Für das Lächeln meiner Kinder

von Martina.

Ich bin müde. So müde.
Ich bin Mutter von drei Kindern. Allein. Mein Ex-Mann ist gegangen, als die Jüngste zwei war. Es gab damals immer öfter Streit.
Erst ums Geld, dann um alles. Der Mittlere war oft krank, ich konnte kaum arbeiten.
Er verlor seinen Job, die mageren Ersparnisse reichten nicht lange. Wir rutschten in die Armut und haben immer öfter gestritten. Er wurde wütend, hat geschrien, Sachen geworfen. Und dann hat er mich geschlagen. Geweint, sich entschuldigt – aber es blieb nicht bei diesem einen Mal.

Trotzdem bin ich geblieben. Weil ich Angst hatte. Angst vor ihm, aber auch Angst, es nicht allein mit den Kindern zu schaffen. Allein schon finanziell. Aber auch, weil ich dachte, es wäre das Beste für die Kinder. Weil ich hoffte, er würde sich ändern.

Irgendwann hatte ich genug. Ich ging. Nur mit den Kindern an der Hand. Zuerst ins Frauenhaus, dann in eine Mutter-Kind-Einrichtung. Befristete Sicherheit. Befristete Zeit, um langsam wieder auf die Beine zu kommen. Um meinen Kindern zu versichern, dass mit mir alles gut ist. Mit Hilfe der Sozialarbeiterin habe ich einen Hortplatz für die Großen und einen Kindergartenplatz für die Kleine bekommen.

In meinen alten Job konnte ich nicht zurück. Also habe ich mich umorientiert. Ich habe den ersten Job genommen, den ich bekommen habe: Reinigungskraft. 30 Stunden die Woche. Mehr geht nicht – wegen der Kinder, wegen meines Rückens, wegen meiner Erschöpfung.

Zum Sozialamt wollte ich nicht. Das hätte bedeutet, meine Eltern zu verklagen. Sie sind die Einzigen, die mir helfen, wenn ich nicht mehr kann. Die Einzigen, die mir die Kinder mal abnehmen. Ich kann es mir nicht leisten, diesen Halt zu verlieren.

Unterhalt kommt unregelmäßig. Ich bitte nicht darum. Ich will keinen Streit. Ich kann keinen weiteren Kampf mehr führen. Ich bin müde vom Kämpfen. Und ich will das bisschen Frieden, das ich habe, nicht zerstören. Ja, ich habe Angst vor dem, was passiert, wenn ich es einklage. Weil ich weiß, wozu er fähig ist. Und weil wir nicht wieder alles verlieren können, was wir aufgebaut haben.
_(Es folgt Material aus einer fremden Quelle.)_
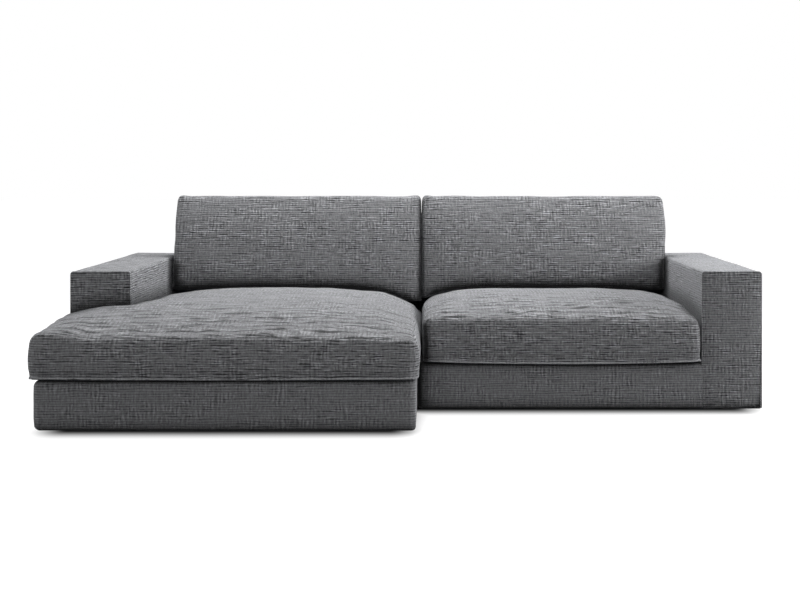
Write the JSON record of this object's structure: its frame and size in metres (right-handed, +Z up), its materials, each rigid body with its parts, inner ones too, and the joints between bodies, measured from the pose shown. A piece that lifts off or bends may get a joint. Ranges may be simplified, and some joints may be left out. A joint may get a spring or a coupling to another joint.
{
  "type": "corner sofa",
  "caption": "Modular corner sofa: a chaise module joined to a seat module, with low box arms, loose crowned seat cushions and tall leaning boxed back cushions.",
  "frame": {"origin": "on the floor, under the middle of the sofa's bounding box", "axes": "+X along the backrest to the sitter's left arm, the seat module's end, +Y from the front to the back, +Z up"},
  "size_m": [2.936, 1.5723, 0.8918],
  "materials": {
    "upholstery": "slubby grey chenille",
    "foam": "upholstery foam and fibre",
    "timber": "bare planed softwood and plywood",
    "webbing": "elastic woven webbing",
    "platform_cloth": "padded black platform cloth",
    "dust_cloth": "black non-woven cloth",
    "feet": "black moulded plastic",
    "zip": "grey woven tape with a nylon coil",
    "zip_slider": "grey enamelled zinc",
    "steel": "zinc-plated steel"
  },
  "bodies": {
    "seat_module": {"connector_pins": "steel", "seat_arm_bolts": "steel", "seat_arm_cover": "upholstery", "seat_arm_frame": "timber", "seat_back_border": "upholstery", "seat_back_cover": "upholstery", "seat_back_frame": "timber", "seat_back_rail": "timber", "seat_corner_blocks": "timber", "seat_deck": "platform_cloth", "seat_dust_cloth": "dust_cloth", "seat_feet": "feet", "seat_front_border": "upholstery", "seat_front_rail": "timber", "seat_inner_border": "upholstery", "seat_inner_rail": "timber", "seat_outer_rail": "timber", "seat_webbing": "webbing", "seat_webbing_rail": "timber"},
    "chaise_module": {"chaise_arm_bolts": "steel", "chaise_arm_cover": "upholstery", "chaise_arm_frame": "timber", "chaise_back_border": "upholstery", "chaise_back_cover": "upholstery", "chaise_back_frame": "timber", "chaise_back_rail": "timber", "chaise_corner_blocks": "timber", "chaise_deck": "platform_cloth", "chaise_dust_cloth": "dust_cloth", "chaise_feet": "feet", "chaise_front_border": "upholstery", "chaise_front_rail": "timber", "chaise_inner_border": "upholstery", "chaise_inner_rail": "timber", "chaise_outer_rail": "timber", "chaise_shoulder_rail": "timber", "chaise_webbing": "webbing", "chaise_webbing_rail": "timber", "chaise_wing_border": "upholstery", "chaise_wing_deck": "platform_cloth", "chaise_wing_dust_cloth": "dust_cloth", "chaise_wing_rail": "timber", "connector_claws": "steel"},
    "chaise_seat_cushion": {"chaise_cushion_core": "foam", "chaise_cushion_cover": "upholstery", "chaise_wing_core": "foam", "chaise_zip": "zip"},
    "chaise_back_cushion": {"chaise_back_cushion_core": "foam", "chaise_back_cushion_cover": "upholstery"},
    "seat_cushion": {"seat_cushion_core": "foam", "seat_cushion_cover": "upholstery", "seat_zip": "zip"},
    "seat_back_cushion": {"seat_back_cushion_core": "foam", "seat_back_cushion_cover": "upholstery"},
    "chaise_zip_slider": {"chaise_zip_slider": "zip_slider"},
    "seat_zip_slider": {"seat_zip_slider": "zip_slider"}
  },
  "joints": [
    {"name": "chaise_pull_apart", "type": "slide", "parent": "seat_module", "child": "chaise_module", "axis": [-1, 0, 0], "range_m": [0, 0.25]},
    {"name": "chaise_seat_cushion_pull", "type": "slide", "parent": "chaise_module", "child": "chaise_seat_cushion", "axis": [0, -1, 0], "range_m": [0, 0.4]},
    {"name": "seat_cushion_pull", "type": "slide", "parent": "seat_module", "child": "seat_cushion", "axis": [0, -1, 0], "range_m": [0, 0.4]},
    {"name": "chaise_back_cushion_lift", "type": "slide", "parent": "chaise_module", "child": "chaise_back_cushion", "axis": [0, 0, 1], "range_m": [0, 0.5]},
    {"name": "seat_back_cushion_lift", "type": "slide", "parent": "seat_module", "child": "seat_back_cushion", "axis": [0, 0, 1], "range_m": [0, 0.5]},
    {"name": "chaise_zip_run", "type": "slide", "parent": "chaise_seat_cushion", "child": "chaise_zip_slider", "axis": [-1, 0, 0], "range_m": [0, 0.85]},
    {"name": "seat_zip_run", "type": "slide", "parent": "seat_cushion", "child": "seat_zip_slider", "axis": [1, 0, 0], "range_m": [0, 0.85]}
  ]
}
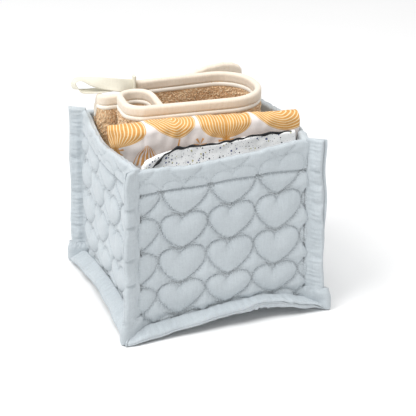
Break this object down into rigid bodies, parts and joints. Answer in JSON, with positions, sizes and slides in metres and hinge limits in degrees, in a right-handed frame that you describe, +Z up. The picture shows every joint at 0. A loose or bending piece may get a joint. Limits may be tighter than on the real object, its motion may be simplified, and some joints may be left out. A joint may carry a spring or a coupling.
{
  "type": "sewing basket",
  "caption": "Square soft storage basket with heart-quilted padded walls, stand-out corner seams and arched base edges, holding folded cloths that lift out.",
  "frame": {"origin": "centre of the square footprint, on the surface the basket stands on", "axes": "+Z up out of the open top, -Y out of the front wall, -X out of the left wall, on the side of the towel's tape loop"},
  "size_m": [0.2222, 0.2222, 0.2365],
  "materials": {
    "quilted_cotton": "matt plain-weave cotton, quilted in hearts",
    "wadding": "soft fibre wadding",
    "lining_cotton": "matt plain-weave cotton",
    "hem_cotton": "matt plain-weave cotton",
    "seam_cotton": "matt plain-weave cotton, puckered",
    "terry": "looped terry pile",
    "binding": "smooth bias binding",
    "piping": "smooth piping",
    "tape": "woven cotton tape",
    "printed_cotton": "soft printed cotton",
    "speckled_cotton": "soft flecked cotton",
    "black_thread": "matt stitched edging"
  },
  "bodies": {
    "basket": {"back_base_seam": "seam_cotton", "back_hem_facing": "hem_cotton", "back_left_corner_seam": "seam_cotton", "back_left_corner_tab": "seam_cotton", "back_lining": "lining_cotton", "back_outer_cloth": "quilted_cotton", "back_right_corner_seam": "seam_cotton", "back_right_corner_tab": "seam_cotton", "back_wadding": "wadding", "floor_lining": "lining_cotton", "floor_outer_cloth": "quilted_cotton", "floor_wadding": "wadding", "front_base_seam": "seam_cotton", "front_hem_facing": "hem_cotton", "front_left_corner_seam": "seam_cotton", "front_left_corner_tab": "seam_cotton", "front_lining": "lining_cotton", "front_outer_cloth": "quilted_cotton", "front_right_corner_seam": "seam_cotton", "front_right_corner_tab": "seam_cotton", "front_wadding": "wadding", "left_base_seam": "seam_cotton", "left_hem_facing": "hem_cotton", "left_lining": "lining_cotton", "left_outer_cloth": "quilted_cotton", "left_wadding": "wadding", "right_base_seam": "seam_cotton", "right_hem_facing": "hem_cotton", "right_lining": "lining_cotton", "right_outer_cloth": "quilted_cotton", "right_wadding": "wadding"},
    "terry_towel": {"towel_front_binding": "binding", "towel_front_piping": "piping", "towel_front_terry": "terry", "towel_rear_binding": "binding", "towel_rear_piping": "piping", "towel_rear_terry": "terry", "hanger_tab": "tape"},
    "hanging_loop": {"hanging_loop": "tape"},
    "printed_cloth": {"printed_cloth": "printed_cotton"},
    "speckled_cloth": {"speckled_cloth": "speckled_cotton", "speckled_cloth_edging": "black_thread"}
  },
  "joints": [
    {"name": "towel_lift", "type": "slide", "parent": "basket", "child": "terry_towel", "axis": [0, 0, 1], "range_m": [0, 0.215]},
    {"name": "printed_cloth_lift", "type": "slide", "parent": "basket", "child": "printed_cloth", "axis": [0, 0, 1], "range_m": [0, 0.215]},
    {"name": "speckled_cloth_lift", "type": "slide", "parent": "basket", "child": "speckled_cloth", "axis": [0, 0, 1], "range_m": [0, 0.215]},
    {"name": "tape_loop_swing", "type": "hinge", "parent": "terry_towel", "child": "hanging_loop", "pos_m": [-0.044, 0.066, 0.224], "axis": [0, 0, 1], "range_deg": [-40, 30]}
  ]
}
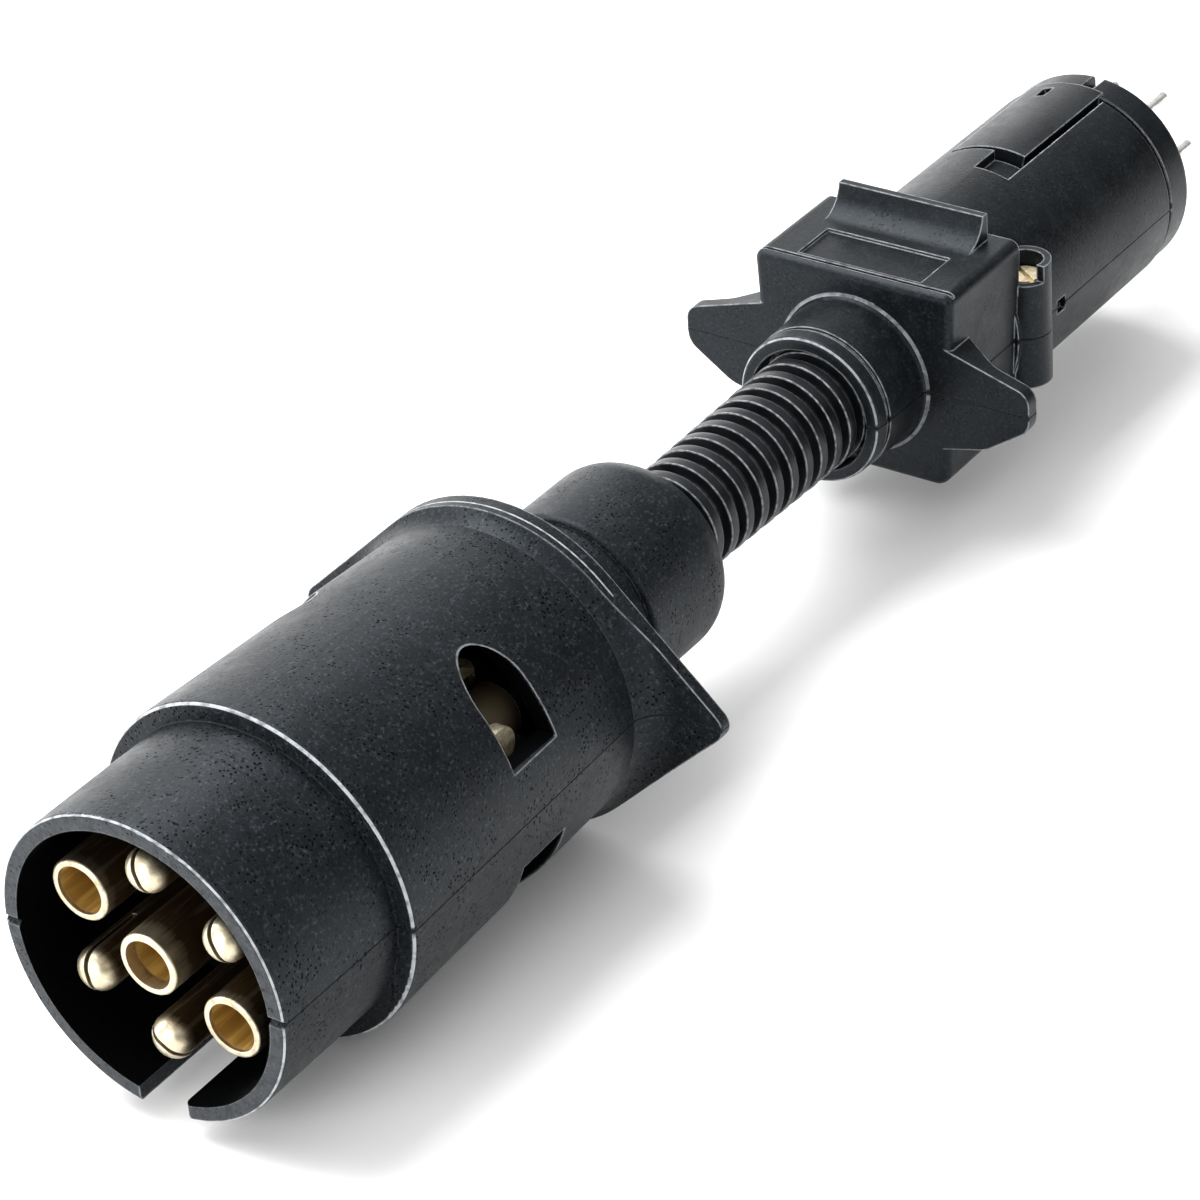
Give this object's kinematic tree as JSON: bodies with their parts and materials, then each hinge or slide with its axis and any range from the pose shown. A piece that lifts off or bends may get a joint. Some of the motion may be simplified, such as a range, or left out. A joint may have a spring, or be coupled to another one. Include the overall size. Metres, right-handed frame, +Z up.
{
  "type": "trailer wiring connector",
  "caption": "Trailer wiring adaptor: a large round plug with a winged flange, a short ribbed flexible conduit and a small round plug with a square finger grip and thin pins.",
  "frame": {"origin": "centre of the large plug's mating face", "axes": "+X along the object towards the small plug's pins, +Z up, keyway slot at -Z, finger wings along Y"},
  "size_m": [0.247, 0.0664, 0.048],
  "materials": {
    "grained_black_plastic": "fine pitted grain, satin",
    "smooth_black_plastic": "smooth satin",
    "insulator_plastic": "matt",
    "insert_plastic": "satin",
    "conduit_rubber": "smooth ribbed",
    "contact_brass": "turned brass, dull shank",
    "screw_brass": "bright brass",
    "plated_pin": "bright nickel plate",
    "wire_insulation": "smooth"
  },
  "bodies": {
    "large_plug": {"plug_shell_upper": "grained_black_plastic", "plug_shell_lower": "grained_black_plastic", "contact_carrier": "insulator_plastic", "socket_contact_1": "contact_brass", "socket_contact_2": "contact_brass", "socket_contact_3": "contact_brass", "split_pin_1": "contact_brass", "split_pin_2": "contact_brass", "split_pin_3": "contact_brass", "split_pin_4": "contact_brass", "terminal_screws": "screw_brass", "gland_cap": "grained_black_plastic", "conduit_1": "conduit_rubber", "wires_1": "wire_insulation"},
    "bend_link_1": {"conduit_2": "conduit_rubber", "wires_2": "wire_insulation"},
    "bend_link_2": {"conduit_3": "conduit_rubber", "wires_3": "wire_insulation"},
    "bend_link_3": {"conduit_4": "conduit_rubber", "wires_4": "wire_insulation"},
    "small_plug": {"conduit_5": "conduit_rubber", "wires_5": "wire_insulation", "grip_housing_upper": "smooth_black_plastic", "grip_housing_lower": "smooth_black_plastic", "boss_screws": "screw_brass", "pin_insert": "insert_plastic", "thin_pin_1": "plated_pin", "thin_pin_2": "plated_pin", "thin_pin_3": "plated_pin", "thin_pin_4": "plated_pin", "thin_pin_5": "plated_pin", "thin_pin_6": "plated_pin", "thin_pin_7": "plated_pin"}
  },
  "joints": [
    {"name": "bend_vertical_front", "type": "hinge", "parent": "large_plug", "child": "bend_link_1", "pos_m": [0.1189, 0, 0], "axis": [0, 1, 0], "range_deg": [-18, 18], "stiffness_Nm_per_rad": 1.2, "deforming": ["conduit_1", "conduit_2", "wires_1", "wires_2"]},
    {"name": "bend_sideways_front", "type": "hinge", "parent": "bend_link_1", "child": "bend_link_2", "pos_m": [0.1263, 0, 0], "axis": [0, 0, 1], "range_deg": [-18, 18], "stiffness_Nm_per_rad": 1.2, "deforming": ["conduit_2", "conduit_3", "wires_2", "wires_3"]},
    {"name": "bend_vertical_rear", "type": "hinge", "parent": "bend_link_2", "child": "bend_link_3", "pos_m": [0.1337, 0, 0], "axis": [0, 1, 0], "range_deg": [-18, 18], "stiffness_Nm_per_rad": 1.2, "deforming": ["conduit_3", "conduit_4", "wires_3", "wires_4"]},
    {"name": "bend_sideways_rear", "type": "hinge", "parent": "bend_link_3", "child": "small_plug", "pos_m": [0.1411, 0, 0], "axis": [0, 0, 1], "range_deg": [-18, 18], "stiffness_Nm_per_rad": 1.2, "deforming": ["conduit_4", "conduit_5", "wires_4", "wires_5"]}
  ],
  "couplings": [
    {"joint": "bend_vertical_rear", "follows": "bend_vertical_front", "ratio": 1},
    {"joint": "bend_sideways_rear", "follows": "bend_sideways_front", "ratio": 1}
  ]
}
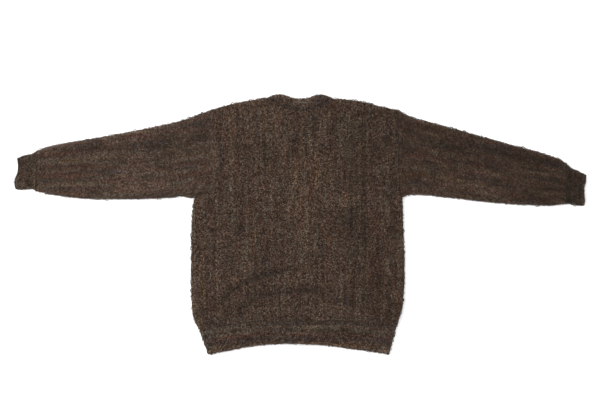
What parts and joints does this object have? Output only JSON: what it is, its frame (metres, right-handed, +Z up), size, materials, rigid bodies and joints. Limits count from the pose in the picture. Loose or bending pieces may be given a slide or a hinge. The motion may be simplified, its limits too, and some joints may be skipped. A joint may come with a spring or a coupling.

Auch nicht unsere Wohnung. Egal, wie klein sie ist. Denn sie ist unser Zuhause.
Sie ist auf Dauer zu klein, aber ein Umzug ist unmöglich. Ich spare, aber es reicht nie. Also spare ich an mir selbst ein. Weniger Essen. Länger die kaputten Jeans tragen, noch mal flicken, ehe ich mir etwas „Neues“ vom Flohmarkt hole. Geburtstagsgeschenke? Kommen aus dem, was ich mir selbst verweigere und so einspare.

Freizeitaktivitäten? Nur das, was gratis möglich ist. Oder so gut wie gratis. Oder was die Großeltern eben schenken. Spiele? Bekommen wir hin und wieder von einer Nachbarsfamilie. Manchmal nehmen meine Eltern die Kinder ein ganzes Wochenende oder in den Ferien für eine Woche, damit sie Erholung haben. Dann würde ich am liebsten schlafen. Aber meist schaue ich, ob ich noch irgendwo etwas dazuverdienen kann. Damit die Kinder wieder ein kleines bisschen mehr Freude haben. Oder neue Sachen für die Schule und den Kindergarten.

Manchmal liege ich nachts wach und weine – leise, damit es niemand hört. Ich frage mich, wie lange ich das noch schaffe. Und dann sehe ich sie. Ihre kleinen Gesichter, ihr Lachen. Und ich weiß: Ich mache weiter. Für sie. Immer.